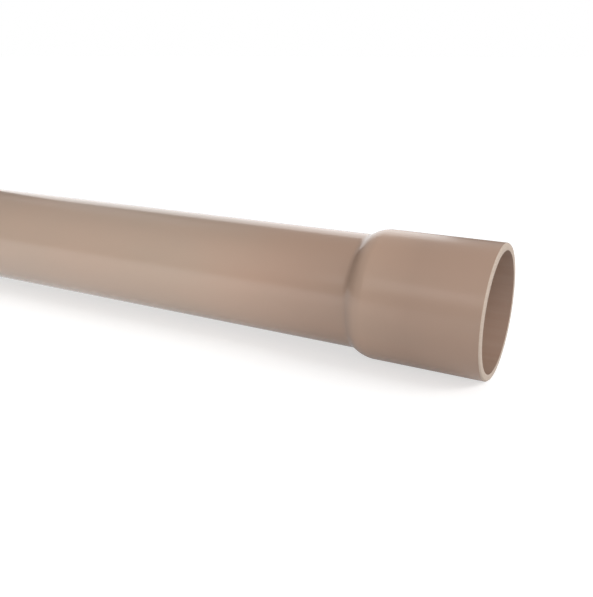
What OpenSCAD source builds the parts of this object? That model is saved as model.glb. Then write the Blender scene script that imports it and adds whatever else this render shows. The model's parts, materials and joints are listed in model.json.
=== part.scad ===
// Water pipe in rigid PVC, extruded in one piece with a solvent-weld socket
// formed on one end. It lies along X: the socket's mouth is at the origin and
// faces +X, and the spigot end is at -X.

/* [Pipe] */
// Outside diameter of the pipe, mm
pipe_od = 50; // [20:1:110]
// Thickness of the wall, in the pipe and in the socket, mm
wall = 3; // [1.8:0.1:6.5]
// Length over all, from the socket's mouth to the spigot end, mm
pipe_length = 3000; // [500:100:6000]

/* [Socket] */
// Depth of the straight bore that takes the next pipe, mm
socket_depth = 48; // [30:0.5:100]
// Gap all round between the bore and the pipe that goes into it, mm
socket_gap = 0.1; // [0.05:0.05:0.5]
// Height of the bevel on the outer edge of the mouth, mm
mouth_bevel = 0.5; // [0.1:0.1:1.5]
// Length of the bevel on the outer edge of the mouth, mm
mouth_bevel_length = 0.6; // [0.2:0.1:3]

/* [Shoulder] */
// Steepest slope of the wall between the pipe and the socket, degrees
shoulder_slope = 30; // [15:1:36]
// Radius of the hollow bend where the shoulder leaves the pipe, mm
neck_bend = 5; // [0.5:0.5:6]
// Radius, on the bore side, of the bend where the shoulder meets the socket, mm
shoulder_bend = 10; // [1:0.5:16]

/* [Spigot] */
// Length of the bevel that leads the spigot end into a socket, mm
spigot_bevel_length = 3; // [1:0.5:5]
// Angle of that bevel to the pipe's axis, degrees
spigot_bevel_angle = 15; // [5:1:18]

/* [Hidden] */

pipe_r = pipe_od / 2;
bore_r = pipe_r - wall;
socket_bore_r = pipe_r + socket_gap;
socket_r = socket_bore_r + wall;

// The shoulder is two bends with a straight cone between them. Both faces of
// the wall share the centres of the bends, so the wall stays equally thick.
// Where wide bends would take up the whole rise, the slope is less steep, so
// that a tenth of the rise is left for the cone.
bend_reach = neck_bend + wall + shoulder_bend;
rise = socket_r - pipe_r;
steepest = acos(max(0, 1 - 0.9 * rise / bend_reach));
slope = min(shoulder_slope, steepest);
cone_length = (rise - bend_reach * (1 - cos(slope))) / sin(slope);
shoulder_length = bend_reach * sin(slope) + cone_length * cos(slope);
socket_end = -socket_depth;
neck_end = socket_end - shoulder_length;

spigot_bevel = spigot_bevel_length * tan(spigot_bevel_angle);

// Straight steps in each bend of the section, and flats round the pipe
bend_steps = 8;
$fn = 144;

// The section is drawn as [distance from the axis, place along the axis].
// The bend at the socket turns about a centre inside the wall, and the bend at
// the neck about a centre outside it.
shoulder_centre = [socket_bore_r - shoulder_bend, socket_end];
neck_centre = [pipe_r + neck_bend, neck_end];

function arc(centre, radius, from, to) = [
    for (i = [0 : bend_steps])
        let (a = from + (to - from) * i / bend_steps)
            centre + radius * [cos(a), sin(a)]
];

// From the mouth to the spigot end
function outer_face() = concat(
    [
        [socket_r - mouth_bevel, 0],
        [socket_r, -mouth_bevel_length],
    ],
    arc(shoulder_centre, shoulder_bend + wall, 0, -slope),
    arc(neck_centre, neck_bend, 180 - slope, 180),
    [
        [pipe_r, spigot_bevel_length - pipe_length],
        [pipe_r - spigot_bevel, -pipe_length],
    ]
);

// From the spigot end back to the mouth
function inner_face() = concat(
    [[bore_r, -pipe_length]],
    arc(neck_centre, neck_bend + wall, 180, 180 - slope),
    arc(shoulder_centre, shoulder_bend, -slope, 0),
    [[socket_bore_r, 0]]
);

// The section is turned round the axis, and the pipe is laid along X
module pipe() {
    color([0.66, 0.56, 0.49])
        rotate([0, 90, 0])
            rotate_extrude()
                polygon(concat(outer_face(), inner_face()));
}

pipe();
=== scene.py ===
import json
import math

import bmesh
import bpy
from mathutils import Matrix, Vector


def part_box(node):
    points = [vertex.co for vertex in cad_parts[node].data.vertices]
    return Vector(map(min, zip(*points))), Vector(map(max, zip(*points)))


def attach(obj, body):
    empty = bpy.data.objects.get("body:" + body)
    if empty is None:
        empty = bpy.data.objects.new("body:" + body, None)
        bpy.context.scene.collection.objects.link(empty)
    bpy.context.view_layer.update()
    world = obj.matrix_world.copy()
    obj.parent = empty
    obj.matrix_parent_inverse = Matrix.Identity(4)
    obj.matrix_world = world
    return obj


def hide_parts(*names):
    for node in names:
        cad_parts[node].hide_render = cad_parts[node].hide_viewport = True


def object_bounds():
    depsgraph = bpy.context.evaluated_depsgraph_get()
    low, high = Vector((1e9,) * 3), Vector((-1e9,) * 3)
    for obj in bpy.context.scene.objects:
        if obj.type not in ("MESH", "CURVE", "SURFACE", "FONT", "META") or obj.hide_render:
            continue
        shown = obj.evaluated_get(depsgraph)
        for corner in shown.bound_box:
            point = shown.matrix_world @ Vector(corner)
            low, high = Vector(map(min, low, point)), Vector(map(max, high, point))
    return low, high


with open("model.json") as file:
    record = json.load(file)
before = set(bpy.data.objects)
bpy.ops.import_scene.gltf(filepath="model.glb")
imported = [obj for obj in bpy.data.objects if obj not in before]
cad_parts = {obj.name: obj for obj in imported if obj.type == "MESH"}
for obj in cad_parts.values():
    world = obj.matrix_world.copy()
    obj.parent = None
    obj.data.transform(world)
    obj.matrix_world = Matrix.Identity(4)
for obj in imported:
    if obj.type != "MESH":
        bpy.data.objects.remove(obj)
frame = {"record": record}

scene = bpy.context.scene
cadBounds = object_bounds()
print("frame loaded")

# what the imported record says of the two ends, in metres
mounts = {mount["name"]: mount for mount in frame["record"]["mounts"]}
socketRadius = mounts["socket"]["dims"]["r_mm"] / 1000
socketDepth = mounts["socket"]["dims"]["length_mm"] / 1000
barrelRadius = mounts["spigot"]["dims"]["r_mm"] / 1000
barrelLength = mounts["spigot"]["dims"]["length_mm"] / 1000
barrelEnd = mounts["spigot"]["pos_m"][0]
neckEnd = barrelEnd + barrelLength
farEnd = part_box("pipe")[0].x


def newMaterial(name):
    material = bpy.data.materials.new(name)
    material.use_nodes = True
    nodes = material.node_tree.nodes
    return material, nodes, material.node_tree.links, nodes["Principled BSDF"]


def stretched(nodes, links, scale, turn=(0, 0, 0)):
    # object coordinates, stretched and turned for one pattern
    place = nodes.new("ShaderNodeTexCoord")
    mapping = nodes.new("ShaderNodeMapping")
    mapping.inputs["Scale"].default_value = scale
    mapping.inputs["Rotation"].default_value = [math.radians(a) for a in turn]
    links.new(place.outputs["Object"], mapping.inputs["Vector"])
    return mapping.outputs["Vector"]


def alongWall(nodes, links, lengthScale, roundScale):
    # a pattern that follows the wall: one share for the length, one for the way round
    place = nodes.new("ShaderNodeTexCoord")
    apart = nodes.new("ShaderNodeSeparateXYZ")
    links.new(place.outputs["Object"], apart.inputs[0])
    across = nodes.new("ShaderNodeCombineXYZ")
    links.new(apart.outputs["Y"], across.inputs["Y"])
    links.new(apart.outputs["Z"], across.inputs["Z"])
    unit = nodes.new("ShaderNodeVectorMath")
    unit.operation = "NORMALIZE"
    links.new(across.outputs[0], unit.inputs[0])
    around = nodes.new("ShaderNodeVectorMath")
    around.operation = "SCALE"
    around.inputs["Scale"].default_value = roundScale
    links.new(unit.outputs[0], around.inputs[0])
    length = nodes.new("ShaderNodeCombineXYZ")
    links.new(mathStep(nodes, links, "MULTIPLY", apart.outputs["X"], lengthScale), length.inputs["X"])
    both = nodes.new("ShaderNodeVectorMath")
    links.new(around.outputs[0], both.inputs[0])
    links.new(length.outputs[0], both.inputs[1])
    return both.outputs[0]


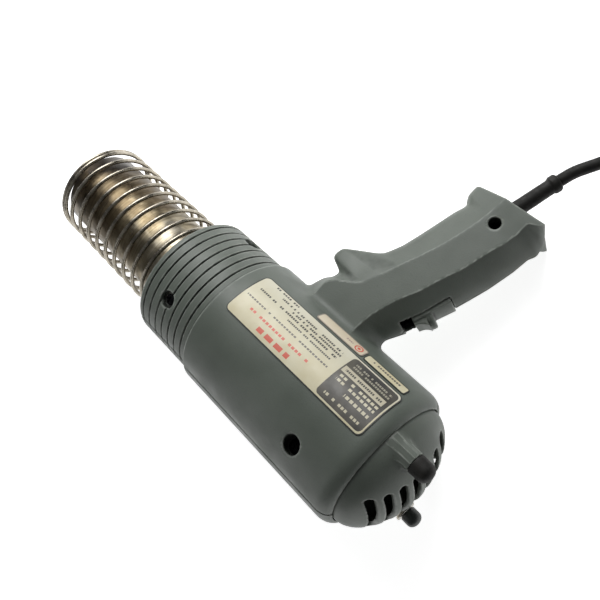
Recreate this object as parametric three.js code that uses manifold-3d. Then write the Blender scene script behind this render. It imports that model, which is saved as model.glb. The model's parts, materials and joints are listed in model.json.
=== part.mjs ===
// Industrial heat gun with a slotted air dial, a ribbed collar and a coil-spring burn guard.
//
// The gun is drawn in its own frame, in millimetres: +X along the barrel to the nozzle, +Z from the
// barrel to its top, away from the grip, and +Y to its left. X is 0 at the seam of the air dial.
// At the end the gun is laid on its left side, as it lies on a bench, with +Z up, and the origin is
// at the bottom centre of its box. The mains cord lies on the bench in that final frame.

import * as THREE from "three";
import Module from "manifold-3d";
import { mergeVertices } from "three/addons/utils/BufferGeometryUtils.js";

const wasm = await Module();
wasm.setup();

// ---- driving dimensions ----

const GAP = 0.3; // between pieces that touch or are parted
const ROUND = 36; // sides of a large circle
const SMALL = 12; // sides of a small one
const REST_TILT = 10; // degrees from the floor to the gun's middle plane's normal

const BODY_R = 41;
const BODY_FRONT = 113;
const SEAM_R = 36.2; // rear opening, which the air dial closes
const PARTING_TURN = 27.7; // degrees that the halves' joint leans to the left above the barrel's axis
const REAR_ROUND = 8; // length of the rounded rear shoulder
const WALL = 3;
const COLLAR_R = 39.2;
const COLLAR_FRONT = 157.4;
const MOUTH_R = 34; // the collar's front recess, where the guard is seated
const MOUTH_DEPTH = 10;
const GROOVE_FIRST = 118.3;
const GROOVE_PITCH = 5.8;
const GROOVE_COUNT = 7;
const GROOVE_DEPTH = 0.9;

const GRIP_HALF = 17.4; // half the grip's thickness
const GRIP_CORE_END = -134.4;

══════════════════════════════

Output exactly those lines that lie from the line with "function arc(centre, radius, from, to)" through the line with "for node in", with both of those lines included.

function arc(centre, radius, from, to) = [
    for (i = [0 : bend_steps])
        let (a = from + (to - from) * i / bend_steps)
            centre + radius * [cos(a), sin(a)]
];

// From the mouth to the spigot end
function outer_face() = concat(
    [
        [socket_r - mouth_bevel, 0],
        [socket_r, -mouth_bevel_length],
    ],
    arc(shoulder_centre, shoulder_bend + wall, 0, -slope),
    arc(neck_centre, neck_bend, 180 - slope, 180),
    [
        [pipe_r, spigot_bevel_length - pipe_length],
        [pipe_r - spigot_bevel, -pipe_length],
    ]
);

// From the spigot end back to the mouth
function inner_face() = concat(
    [[bore_r, -pipe_length]],
    arc(neck_centre, neck_bend + wall, 180, 180 - slope),
    arc(shoulder_centre, shoulder_bend, -slope, 0),
    [[socket_bore_r, 0]]
);

// The section is turned round the axis, and the pipe is laid along X
module pipe() {
    color([0.66, 0.56, 0.49])
        rotate([0, 90, 0])
            rotate_extrude()
                polygon(concat(outer_face(), inner_face()));
}

pipe();
=== scene.py ===
import json
import math

import bmesh
import bpy
from mathutils import Matrix, Vector


def part_box(node):
    points = [vertex.co for vertex in cad_parts[node].data.vertices]
    return Vector(map(min, zip(*points))), Vector(map(max, zip(*points)))


def attach(obj, body):
    empty = bpy.data.objects.get("body:" + body)
    if empty is None:
        empty = bpy.data.objects.new("body:" + body, None)
        bpy.context.scene.collection.objects.link(empty)
    bpy.context.view_layer.update()
    world = obj.matrix_world.copy()
    obj.parent = empty
    obj.matrix_parent_inverse = Matrix.Identity(4)
    obj.matrix_world = world
    return obj


def hide_parts(*names):
    for node in names:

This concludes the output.